Solana: High-Performance Yield
Kamino: Solana's Lending Powerhouse
Kamino dominates Solana's lending landscape with $3.5 billion in TVL. The protocol maintains zero bad debt since inception across 18 audits, a track record that's attracting serious institutional capital to Solana DeFi.
Kamino's lending rates fluctuate with demand, but USDC lending currently yields 5–8% depending on utilization. The protocol also offers leveraged yield strategies through its Multiply product, though these carry higher risk.
Key metrics:
- TVL: $3.5 billion
- Bad debt incidents: Zero
- Audits completed: 18
- Risk level: Low-Medium (excellent track record, but Solana ecosystem risk applies)
JitoSOL: MEV-Enhanced Staking
JitoSOL captures MEV (Maximal Extractable Value) rewards on top of standard Solana staking, providing slightly higher base yields of approximately 7–9%. The MEV component adds 1–3% above standard staking yields. This makes JitoSOL one of the best risk-adjusted plays in the Solana ecosystem.

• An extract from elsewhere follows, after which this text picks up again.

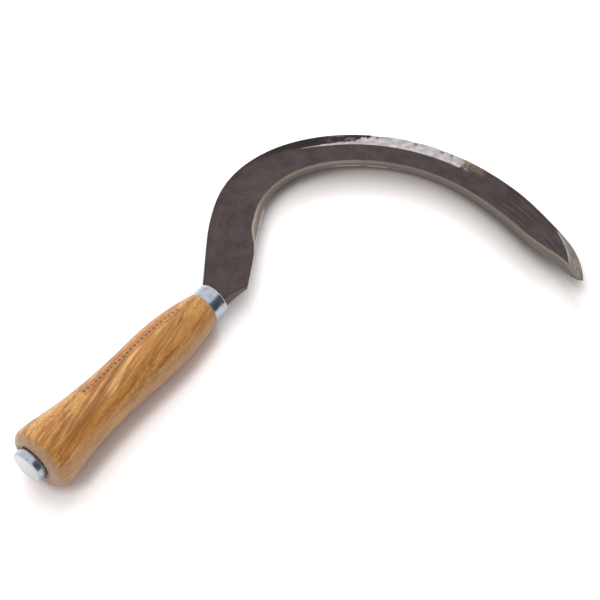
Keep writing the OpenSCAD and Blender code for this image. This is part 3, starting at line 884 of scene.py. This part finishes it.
def build_dome():
    world = bpy.data.worlds.new("studio_dome")
    world.use_nodes = True
    g = Graph(world.node_tree)
    background = world.node_tree.nodes["Background"]
    direction = g.node("TexCoord", {}).outputs["Generated"]
    dark = Vector(DARK_SIDE).normalized()
    toward = g.node("VectorMath", {0: direction, 1: dark}, operation="DOT_PRODUCT").outputs["Value"]
    g.feed(background.inputs["Color"], g.blend(g.fade(toward, DARK_OUTER, DARK_INNER), DOME_WHITE, DOME_DARK))
    background.inputs["Strength"].default_value = DOME_STRENGTH
    bpy.context.scene.world = world


def build_key_light():
    """A soft box that faces straight down and shows in no reflection."""
    light = bpy.data.lights.new("key_light", "AREA")
    light.size = KEY_SIZE
    light.energy = KEY_POWER
    obj = bpy.data.objects.new("key_light", light)
    obj.location = KEY_PLACE
    obj.visible_glossy = False
    bpy.context.scene.collection.objects.link(obj)


def build_camera():
    heading, elevation = math.radians(VIEW_HEADING), math.radians(VIEW_ELEVATION)
    look = Vector((math.cos(heading) * math.cos(elevation), math.sin(heading) * math.cos(elevation),
                   -math.sin(elevation)))
    camera = bpy.data.cameras.new("photo_view")
    camera.lens = VIEW_LENS
    camera.sensor_width = VIEW_SENSOR
    camera.clip_start = VIEW_CLIP
    obj = bpy.data.objects.new("photo_view", camera)
    obj.location = Vector(VIEW_AIM) - look * VIEW_DISTANCE
    roll = Matrix.Rotation(-math.radians(VIEW_ROLL), 3, look)
    obj.rotation_euler = (roll @ look.to_track_quat("-Z", "Y").to_matrix()).to_euler()
    bpy.context.scene.collection.objects.link(obj)
    bpy.context.scene.camera = obj


zinc = zinc_look()
dress(add_piece("forged_blade", "blade", build_blade()), blade_look())
dress(add_piece("turned_handle", "handle", build_handle()), wood_look())
dress(add_piece("bright_ferrule", "ferrule", build_ferrule()), zinc)
dress(add_piece("blind_nut", "cap_nut", build_nut()), zinc)
dress(frame["nodes"]["washer"], zinc)
build_floor()
build_dome()
build_key_light()
build_camera()
bpy.context.scene.view_settings.view_transform = "Standard"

JitoSOL also offers broad DeFi integration across Kamino, Marinade, and other Solana protocols, allowing for the same composability stacking strategies available with Ethereum's stETH. For readers tracking Bitcoin-denominated yield on the same Solana venues, our Lombard LBTC deep dive covers the complementary BTC component.
Key metrics:
- Staking APY: 7–9% (including MEV rewards)
- Risk level: Low-Medium (established protocol, but yields vary with MEV opportunities)

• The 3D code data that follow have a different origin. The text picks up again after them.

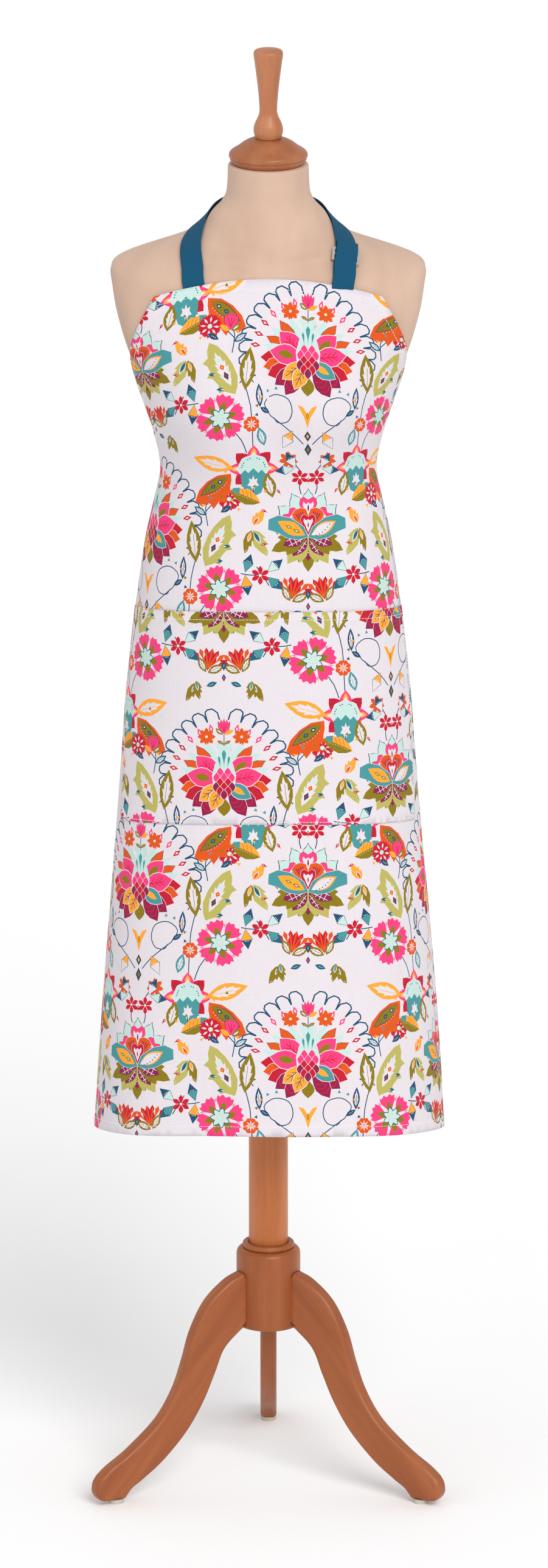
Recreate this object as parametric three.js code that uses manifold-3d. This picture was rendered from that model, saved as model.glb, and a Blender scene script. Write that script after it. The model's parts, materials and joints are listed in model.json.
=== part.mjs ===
// A bib apron worn on a dress form: a padded torso with a turned neck cap and finial, on a height-adjustable
// wooden stand with three shaped legs. Millimetres, +Z up. The model is built about the stand's vertical axis
// and the whole group is then moved so that the middle of its footprint is the origin.
import * as THREE from "three";
import { mergeVertices } from "three/addons/utils/BufferGeometryUtils.js";
import Module from "manifold-3d";

const wasm = await Module();
wasm.setup();

// ---- Driving dimensions ---------------------------------------------------------------------------------
const fitGap = 0.3;                // between pieces that touch or slide on each other
const roundSides = 24;             // sides of a large turned piece
const smallSides = 12;             // sides of a screw, dowel or pad

// Stand
const legThickness = 19;
const legEdgeRound = 4;
const footPadRadius = 9;
const footPadHeight = 5;
const footPadReach = 204;          // from the stand's axis to the middle of a pad
const hubRadius = 37.1;
const hubBottom = 185.3;
const hubTop = 279;
const hubFloor = 12;
const ringRadius = 30;
const ringHeight = 6.3;
const columnRadius = 22.7;
const columnTop = 700;
const columnPlug = 38;             // solid foot of the column, below its bore
const boltRadius = 4;
const boltHeadRadius = 6.5;
const boltHeadHeight = 5;
const boltReach = 30;              // length of the bolt inside the column
const washerRadius = 11;
const washerHeight = 1.6;
const dowelRadius = 4;
const dowelFromColumn = 2.4;       // between the column and a dowel's inner end
const dowelInLeg = 24;
const dowelHeights = [212, 238];

// Height adjustment
const postRadius = 12.5;
const postWall = 1.6;
const postBottom = 330;
const postTop = 985;
const plugDepth = 18;
const plugFlange = 4;
const collarWall = 2.6;
const collarSkirt = 18;
const collarHead = 14;
const lockScrewRadius = 3;
const lockScrewLength = 28;
const lockKnobRadius = 13;
const lockKnobLobes = 6;
const lockKnobDepth = 12;

// Dress form
const formBottom = 826;
const neckTop = 1570;
const coverThickness = 1;
const shellWall = 4;
const boardThickness = 12;
const boardInset = 2;              // the board sits this far above the shell's lower rim
const socketWall = 3.6;
const socketFlangeRadius = 38;
const socketFlangeHeight = 4;
const socketScrewRing = 28;
const socketScrewRadius = 1.8;
const socketScrewLength = 12;
const socketScrewHeadRadius = 4;
const neckBlockHeight = 18;
const studRadius = 4;
const capHeight = 29.2;
const finialHeight = 104.2;
const studInFinial = 22;

// Apron
const clothClearance = 3;          // between the torso's cover and the back of the cloth
const clothThickness = 1.2;
const bibTop = 1453;               // height of the bib's upper edge at the middle of the front
const hemHeight = 456;             // height of the lower hem at the middle of the front
const pocketTop = 1070;
const pocketBottom = 822;
const pocketHalfWidth = 196;
const pocketStandOff = 1.6;        // room between the panel and the pocket
const webbingWidth = 25;
const webbingThickness = 1.4;
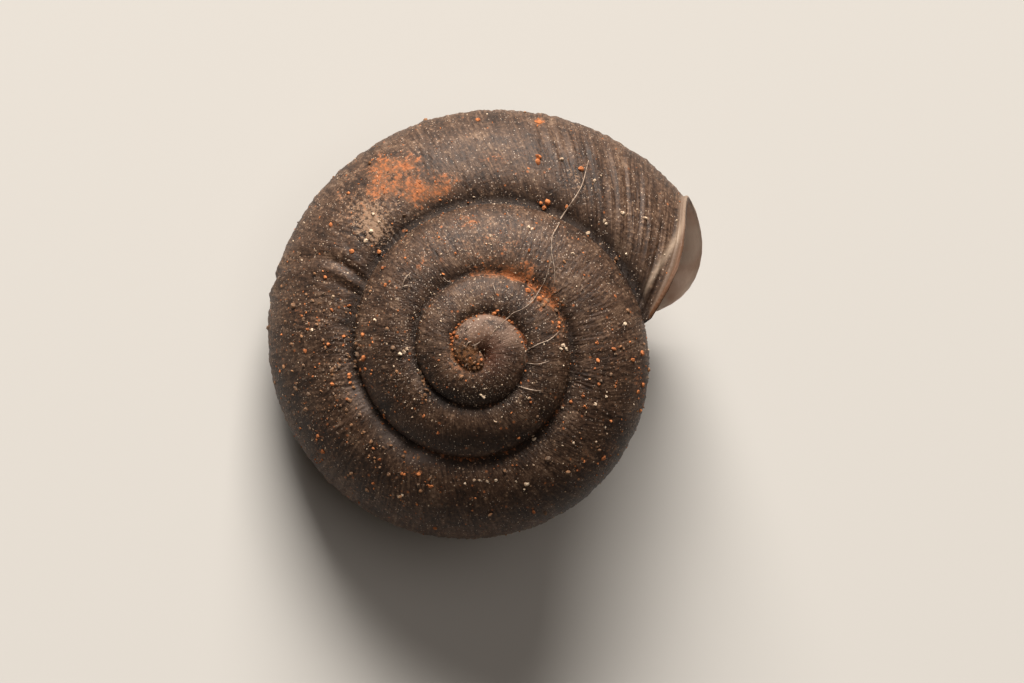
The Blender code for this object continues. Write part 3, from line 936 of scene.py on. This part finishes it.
layers += [
    (t.times(pale_cover, 0.7), TAN_DUST),
    (stain_cover, RUST_STAIN),
    (t.times(rust_cover, 0.85), rust_tone),
    (t.math("MINIMUM", attribute(t, "pit"), 0.95), pit_tone),
]
print("Layers with the dust and soil:", len(layers))

# %% Lip and inside
BAND_WIDTH, GREY_EDGE = 0.17 * MILLIMETRE, 0.2 * MILLIMETRE
CLOUDS_PER_METRE = 700.0

rim = attribute(t, "rim")
before_rim = t.math("LESS_THAN", kind, 0.5)
band = t.times(t.bell(rim, crest_line(t, share), BAND_WIDTH), t.step(share, 0.46, 0.34))
band = t.times(band, t.step(share, 0.0, CREST_FADE_SHARE))
cloud = t.noise(space, CLOUDS_PER_METRE, 3.0, 0.6)
inside_tone = blend(t, t.step(cloud, 0.42, 0.66), INSIDE_MAUVE, INSIDE_PALE)
layers += [
    (t.times(t.step(rim, GREY_EDGE, 0.0), before_rim, 0.8), LIP_GREY),
    (t.times(band, before_rim, 0.85), LIP_PALE),
    (t.times(t.step(kind, 0.26, 0.40), t.step(share, 0.22, 0.08)), LIP_HORN),
    (t.times(t.step(kind, 0.10, 0.30), t.step(share, 0.30, 0.45), 0.7), INSIDE_MAUVE),
    (t.times(t.step(kind, 0.55, 0.8), t.step(share, 0.18, 0.34)), inside_tone),
    (t.step(kind, 0.7, 0.95), inside_tone),
    # Painted light: the lip's mauve lobe is made pale where it lies in shade
    (t.math("MINIMUM", attribute(t, "lobe"), 0.9), LOBE_MAUVE_PAINTED_LIGHT),
]
print("Layers with the lip and the inside:", len(layers))

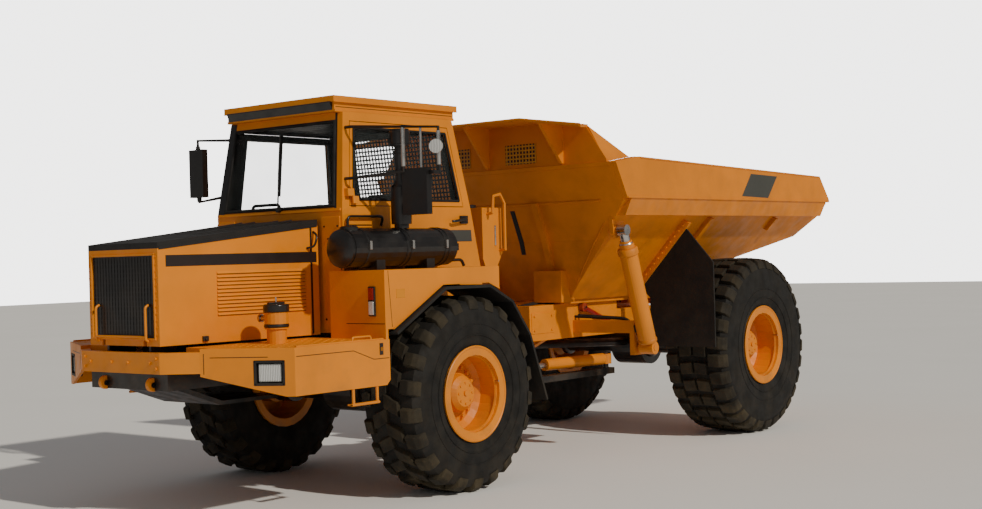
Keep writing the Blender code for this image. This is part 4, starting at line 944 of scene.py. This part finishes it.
inside = [
    box(-0.70, -0.685, -0.74, 0.78, 1.45, 1.93), box(0.685, 0.70, -0.74, 0.78, 1.45, 2.28),
    box(-0.69, 0.69, 0.85, 0.872, 1.45, 1.75), box(-0.60, 0.60, -0.66, 0.60, 3.115, 3.128),
]
piece("cab_lining", inside, PLASTIC)
console = [box(-0.45, -0.15, -0.10, 0.60, 1.45, 1.92), box(0.40, 0.62, 0.05, 0.60, 1.45, 1.90)]
console += [pipe([(-0.24, 0.02, 1.90), (-0.24, 0.0, 2.04)], 0.009),
            turned((-0.24, 0.0, 2.03), (0, 0, 1), [(0, 0.012), (0.02, 0.022), (0.045, 0.012)], 14)]
piece("cab_consoles", console, PLASTIC, bevel=0.012)
bars = [pipe([(-0.62, -0.54, 2.22), (-0.62, -0.54, 2.42), (-0.28, -0.54, 2.42), (-0.28, -0.54, 2.22)],
             0.014, 0.04)]
piece("cab_inner_grab_bar", bars, BLACK, smooth=True)
instrument = [turned_box((0.12, -0.62, 2.245), (1, 0, 0), (0, 0.5, 1), (0.22, 0.05, 0.05)),
              turned_box((-0.30, -0.66, 2.235), (1, 0, 0), (0, 0.3, 1), (0.16, 0.06, 0.03))]
piece("instrument_hood", instrument, PLASTIC, bevel=0.012)

WHEEL_AXIS = Vector((0.0, 0.80, 0.60)).normalized()
WHEEL_CENTRE = Vector((0.12, -0.60, 2.06)) + WHEEL_AXIS * 0.315
rim_points = ring_round(WHEEL_CENTRE, WHEEL_AXIS, 0.175, 32)
wheel = []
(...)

Precious Metals: The Physical-Digital Bridge
Kinesis KAU (Gold) and KAG (Silver)
Kinesis passed its latest independent precious metals audit on April 16, 2025, verifying all KAU and KAG are backed 1:1 by physical gold and silver bullion. This is a critical differentiator. Unlike synthetic gold exposure, KAU holders have a direct claim on allocated physical metal stored in vaults across multiple jurisdictions.

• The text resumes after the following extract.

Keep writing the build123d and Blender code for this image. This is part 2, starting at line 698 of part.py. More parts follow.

The timing could not be better. Gold hit $3,424.41 on April 21, 2025 (a 13% increase in just 34 days), setting new records regularly in 2025. The rally has been driven by central bank buying, de-dollarization trends, and tariff-related uncertainty.
What makes Kinesis unique in the tokenized gold space is the yield mechanism. Unlike PAXG, which is simply a gold-backed token with no yield, Kinesis distributes a portion of transaction fees back to KAU and KAG holders through its Kinesis Yield System (KYS). This means holders earn yield on their gold and silver positions, something not available anywhere else in the tokenized precious metals space.
Key metrics:
- KAU: 1:1 backed by physical gold, verified by independent audit
- KAG: 1:1 backed by physical silver, verified by independent audit
- Yield: Variable, distributed through Kinesis Yield System
- Risk level: Low (physical backing, multi-jurisdictional custody, regular audits)
Risk-Adjusted Yield Comparison with RWTS Trust Scores
The RWTS Trust Score rates each asset across six dimensions of structural trust, giving a clearer picture than risk level alone. Here is how these opportunities compare:
| Asset | APY | TVL | RWTS Score | Tier | Risk Level | Chain | |-------|-----|-----|-----------|------|------------|-------| | KAU | Variable + appreciation | $300M | 92/100 | T1 | Low | Kinesis/Stellar | | KAG | Variable + appreciation | $50M | 92/100 | T1 | Low | Kinesis/Stellar | | wstETH (Lido) | 3.10% | $14B | 62/100 | T3 | Low | Ethereum | | jitoSOL | 7–9% | $2.5B | 57/100 | T3 | Low-Medium | Solana | | sfrxETH | ~3.5% | $1.5B | 58/100 | T3 | Low-Medium | Ethereum | | sUSDe | 4.25% | $5.9B | 45/100 | T4 | Medium | Ethereum |
The standout insight from the Trust Score lens: Kinesis KAU and KAG (both scoring 92/100) rank significantly higher than even established DeFi protocols because of their physical backing, direct redeemability, regulatory clarity, and long operational track record. This illustrates the RWTS thesis: not all yield is structurally equivalent. For the full scoring methodology, see RWTS Rating.
The Bottom Line
The current market offers genuine diversity in yield sources. Ethereum's lending protocols (Morpho, Euler) provide the highest pure DeFi yields, Solana's ecosystem (Kamino, JitoSOL) offers strong risk-adjusted returns with lower gas costs, and Kinesis provides a unique physical-asset yield play that's particularly attractive during gold's historic rally.
The key principle: diversify across chains, asset types, and risk profiles. No single protocol should represent more than 20–30% of your yield-seeking allocation. The RWTS asset directory tracks live APYs and TVL across these protocols for ongoing comparison.
This is not financial advice. Always do your own research before making investment decisions.